Egyptian communication satellite

Nilesat 101 is an Egyptian owned geosynchronous communications satellite that was decommissioned in February 2013.

== Launch ==

Nilesat 101 was launched by an Ariane 4 rocket from Kourou, French Guiana on 28 April 1998 at 22:53:00 UTC by Arianespace. The satellite is powered by solar arrays, and the power is stored aboard batteries.

== Mission ==

The satellite was manufactured by the European company Matra Marconi Space (Astrium), and started official broadcasting on 1 June 1998 with a mission life of 12 years. At launch the spacecraft had a gross mass of 1,666 kg.

=== Orbit ===

It was parked at the geostationary orbital position of 7° West together with its sister Satellite Nilesat 102 and carries 12 K_{u} band 100 W high power wide beam transponders of 33 MHz bandwidth to provide digital communications and terrestrial Direct to Home ((DTH)) TV, radio broadcasting, multimedia and data services for countries in North Africa, South Europe and the Middle East.
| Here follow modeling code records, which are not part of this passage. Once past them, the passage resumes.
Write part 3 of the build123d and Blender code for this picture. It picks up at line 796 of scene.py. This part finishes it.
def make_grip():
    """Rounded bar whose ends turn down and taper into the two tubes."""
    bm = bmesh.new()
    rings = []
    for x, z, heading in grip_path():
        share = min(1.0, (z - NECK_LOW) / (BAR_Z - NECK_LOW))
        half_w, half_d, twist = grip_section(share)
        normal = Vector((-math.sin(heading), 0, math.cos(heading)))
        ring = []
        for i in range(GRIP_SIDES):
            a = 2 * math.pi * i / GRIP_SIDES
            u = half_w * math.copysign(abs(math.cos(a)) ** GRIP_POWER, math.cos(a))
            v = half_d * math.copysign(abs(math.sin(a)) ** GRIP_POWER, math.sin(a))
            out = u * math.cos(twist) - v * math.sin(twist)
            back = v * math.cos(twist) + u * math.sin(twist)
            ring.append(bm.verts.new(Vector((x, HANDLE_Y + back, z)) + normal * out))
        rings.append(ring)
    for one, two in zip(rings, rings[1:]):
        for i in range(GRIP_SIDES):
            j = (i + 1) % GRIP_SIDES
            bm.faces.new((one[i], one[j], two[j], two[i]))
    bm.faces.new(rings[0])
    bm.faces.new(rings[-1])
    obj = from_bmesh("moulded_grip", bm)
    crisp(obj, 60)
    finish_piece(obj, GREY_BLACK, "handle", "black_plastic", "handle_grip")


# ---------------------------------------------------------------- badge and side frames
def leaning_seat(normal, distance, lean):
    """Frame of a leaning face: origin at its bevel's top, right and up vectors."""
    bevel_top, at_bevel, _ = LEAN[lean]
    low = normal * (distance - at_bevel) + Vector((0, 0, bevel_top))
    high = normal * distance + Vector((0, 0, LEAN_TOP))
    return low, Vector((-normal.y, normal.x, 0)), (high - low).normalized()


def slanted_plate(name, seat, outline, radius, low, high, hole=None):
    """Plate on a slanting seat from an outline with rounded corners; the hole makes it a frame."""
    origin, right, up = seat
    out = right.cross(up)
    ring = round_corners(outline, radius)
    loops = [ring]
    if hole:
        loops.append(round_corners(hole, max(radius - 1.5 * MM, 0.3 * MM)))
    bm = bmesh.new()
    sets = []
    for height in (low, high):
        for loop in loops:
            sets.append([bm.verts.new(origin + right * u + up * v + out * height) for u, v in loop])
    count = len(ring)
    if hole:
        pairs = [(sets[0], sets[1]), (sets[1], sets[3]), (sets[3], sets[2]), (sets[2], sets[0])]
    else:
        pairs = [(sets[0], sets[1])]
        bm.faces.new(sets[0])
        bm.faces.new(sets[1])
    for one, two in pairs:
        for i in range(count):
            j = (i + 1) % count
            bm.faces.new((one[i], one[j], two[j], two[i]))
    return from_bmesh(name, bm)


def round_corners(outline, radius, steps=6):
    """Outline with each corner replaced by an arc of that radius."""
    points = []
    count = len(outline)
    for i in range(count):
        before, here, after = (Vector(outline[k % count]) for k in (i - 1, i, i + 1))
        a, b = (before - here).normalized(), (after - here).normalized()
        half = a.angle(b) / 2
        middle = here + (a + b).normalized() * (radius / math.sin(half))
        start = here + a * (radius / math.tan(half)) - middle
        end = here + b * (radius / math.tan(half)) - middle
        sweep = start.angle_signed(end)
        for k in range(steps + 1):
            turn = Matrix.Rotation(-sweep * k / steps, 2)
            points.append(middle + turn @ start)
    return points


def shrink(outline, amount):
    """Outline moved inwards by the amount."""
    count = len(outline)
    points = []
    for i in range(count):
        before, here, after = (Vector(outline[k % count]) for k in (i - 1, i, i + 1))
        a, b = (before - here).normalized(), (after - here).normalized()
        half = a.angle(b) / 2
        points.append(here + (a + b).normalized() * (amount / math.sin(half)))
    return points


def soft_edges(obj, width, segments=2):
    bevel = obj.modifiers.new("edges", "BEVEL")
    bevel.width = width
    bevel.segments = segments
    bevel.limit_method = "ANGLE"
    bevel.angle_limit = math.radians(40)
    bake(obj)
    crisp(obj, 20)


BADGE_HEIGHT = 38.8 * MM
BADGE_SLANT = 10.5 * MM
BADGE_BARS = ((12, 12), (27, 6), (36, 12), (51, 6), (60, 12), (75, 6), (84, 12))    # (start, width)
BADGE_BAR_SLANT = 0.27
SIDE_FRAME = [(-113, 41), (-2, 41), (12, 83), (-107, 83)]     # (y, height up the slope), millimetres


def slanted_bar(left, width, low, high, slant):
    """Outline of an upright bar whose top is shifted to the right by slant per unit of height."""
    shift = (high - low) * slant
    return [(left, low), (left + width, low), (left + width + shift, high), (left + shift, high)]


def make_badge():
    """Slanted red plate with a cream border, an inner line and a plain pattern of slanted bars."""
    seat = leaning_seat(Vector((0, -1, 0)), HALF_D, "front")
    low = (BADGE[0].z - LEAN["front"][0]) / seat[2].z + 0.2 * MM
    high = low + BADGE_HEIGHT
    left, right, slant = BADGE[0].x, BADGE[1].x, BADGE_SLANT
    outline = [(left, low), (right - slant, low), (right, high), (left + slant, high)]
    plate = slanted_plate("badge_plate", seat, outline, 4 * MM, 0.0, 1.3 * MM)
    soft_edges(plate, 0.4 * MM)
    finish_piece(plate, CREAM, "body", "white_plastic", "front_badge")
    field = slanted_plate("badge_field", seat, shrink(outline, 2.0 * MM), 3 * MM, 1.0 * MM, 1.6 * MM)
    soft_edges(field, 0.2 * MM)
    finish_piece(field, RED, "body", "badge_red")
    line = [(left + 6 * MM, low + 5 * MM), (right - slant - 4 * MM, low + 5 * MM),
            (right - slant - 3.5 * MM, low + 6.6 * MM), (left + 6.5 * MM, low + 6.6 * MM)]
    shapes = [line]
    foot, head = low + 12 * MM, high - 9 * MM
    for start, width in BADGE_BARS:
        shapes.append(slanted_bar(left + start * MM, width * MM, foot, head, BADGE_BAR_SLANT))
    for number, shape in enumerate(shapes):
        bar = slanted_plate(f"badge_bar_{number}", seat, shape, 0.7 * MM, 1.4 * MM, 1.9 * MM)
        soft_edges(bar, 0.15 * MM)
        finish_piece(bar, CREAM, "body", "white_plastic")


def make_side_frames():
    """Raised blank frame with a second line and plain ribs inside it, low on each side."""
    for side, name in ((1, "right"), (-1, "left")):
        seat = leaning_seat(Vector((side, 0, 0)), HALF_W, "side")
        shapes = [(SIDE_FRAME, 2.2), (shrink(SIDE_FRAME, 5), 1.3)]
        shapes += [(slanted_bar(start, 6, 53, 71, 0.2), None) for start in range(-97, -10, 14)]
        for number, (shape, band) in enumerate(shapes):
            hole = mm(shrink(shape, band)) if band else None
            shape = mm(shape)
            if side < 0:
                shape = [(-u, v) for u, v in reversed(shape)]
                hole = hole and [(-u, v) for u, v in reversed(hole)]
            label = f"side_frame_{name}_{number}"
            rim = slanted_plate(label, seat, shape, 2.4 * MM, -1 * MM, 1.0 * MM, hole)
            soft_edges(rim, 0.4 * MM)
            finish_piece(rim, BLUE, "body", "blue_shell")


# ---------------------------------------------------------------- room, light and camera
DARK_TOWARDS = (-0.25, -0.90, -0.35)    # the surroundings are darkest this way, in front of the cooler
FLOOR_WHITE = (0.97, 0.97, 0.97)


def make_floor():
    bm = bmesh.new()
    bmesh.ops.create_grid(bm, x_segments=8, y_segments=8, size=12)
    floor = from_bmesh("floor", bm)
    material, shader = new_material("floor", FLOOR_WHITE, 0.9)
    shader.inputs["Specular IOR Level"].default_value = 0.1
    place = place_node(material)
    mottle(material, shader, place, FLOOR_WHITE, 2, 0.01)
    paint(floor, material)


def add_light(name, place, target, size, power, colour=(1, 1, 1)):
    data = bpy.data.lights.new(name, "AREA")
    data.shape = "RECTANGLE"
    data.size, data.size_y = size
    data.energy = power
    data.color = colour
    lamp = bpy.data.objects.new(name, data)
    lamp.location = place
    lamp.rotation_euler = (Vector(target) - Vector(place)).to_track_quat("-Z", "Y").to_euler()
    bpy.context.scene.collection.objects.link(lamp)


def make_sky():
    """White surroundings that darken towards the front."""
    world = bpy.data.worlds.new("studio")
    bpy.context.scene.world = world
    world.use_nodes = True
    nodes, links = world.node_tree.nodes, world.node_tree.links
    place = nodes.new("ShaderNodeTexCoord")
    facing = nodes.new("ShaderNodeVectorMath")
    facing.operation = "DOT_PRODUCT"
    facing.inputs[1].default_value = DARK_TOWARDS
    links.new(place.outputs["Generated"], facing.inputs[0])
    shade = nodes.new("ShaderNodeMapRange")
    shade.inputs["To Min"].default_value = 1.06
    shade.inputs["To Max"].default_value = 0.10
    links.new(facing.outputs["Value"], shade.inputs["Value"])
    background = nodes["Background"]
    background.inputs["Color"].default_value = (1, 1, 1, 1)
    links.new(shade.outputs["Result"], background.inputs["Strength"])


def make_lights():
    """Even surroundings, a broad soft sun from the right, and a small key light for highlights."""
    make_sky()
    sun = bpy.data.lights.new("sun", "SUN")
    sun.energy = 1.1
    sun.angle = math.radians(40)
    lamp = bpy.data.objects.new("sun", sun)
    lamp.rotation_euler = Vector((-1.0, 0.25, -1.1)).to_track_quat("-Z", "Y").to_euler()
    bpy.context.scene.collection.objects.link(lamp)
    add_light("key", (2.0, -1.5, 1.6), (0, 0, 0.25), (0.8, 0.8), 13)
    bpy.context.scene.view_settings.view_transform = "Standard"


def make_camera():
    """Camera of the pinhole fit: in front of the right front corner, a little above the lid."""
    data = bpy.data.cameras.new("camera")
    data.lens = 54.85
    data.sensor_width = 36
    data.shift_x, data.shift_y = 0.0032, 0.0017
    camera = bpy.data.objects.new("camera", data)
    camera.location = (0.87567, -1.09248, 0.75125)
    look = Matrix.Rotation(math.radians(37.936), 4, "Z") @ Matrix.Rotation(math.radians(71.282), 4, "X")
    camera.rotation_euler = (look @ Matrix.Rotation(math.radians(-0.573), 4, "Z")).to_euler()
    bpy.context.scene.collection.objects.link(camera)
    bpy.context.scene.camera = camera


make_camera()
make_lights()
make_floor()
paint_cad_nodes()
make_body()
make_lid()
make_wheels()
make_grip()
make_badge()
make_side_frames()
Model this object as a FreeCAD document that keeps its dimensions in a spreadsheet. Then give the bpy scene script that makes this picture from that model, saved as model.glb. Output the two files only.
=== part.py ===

The two satellites carry approximately 150 TV channels, with 100 of those originally coming from Nilesat 101, covering all the Middle East countries; north from Southern Europe to Central Africa, south, and east from Iran to the Atlantic Ocean, west. Nilesat 101 provided service to more than five million homes.

=== Operations ===
Nilesat 101 was operated by The Egyptian satellite Co. Nilesat that was established in 1996 with the purpose of operating Egyptian satellites and their associated mission control center and ground stations. The two control centers are located in Cairo and Alexandria.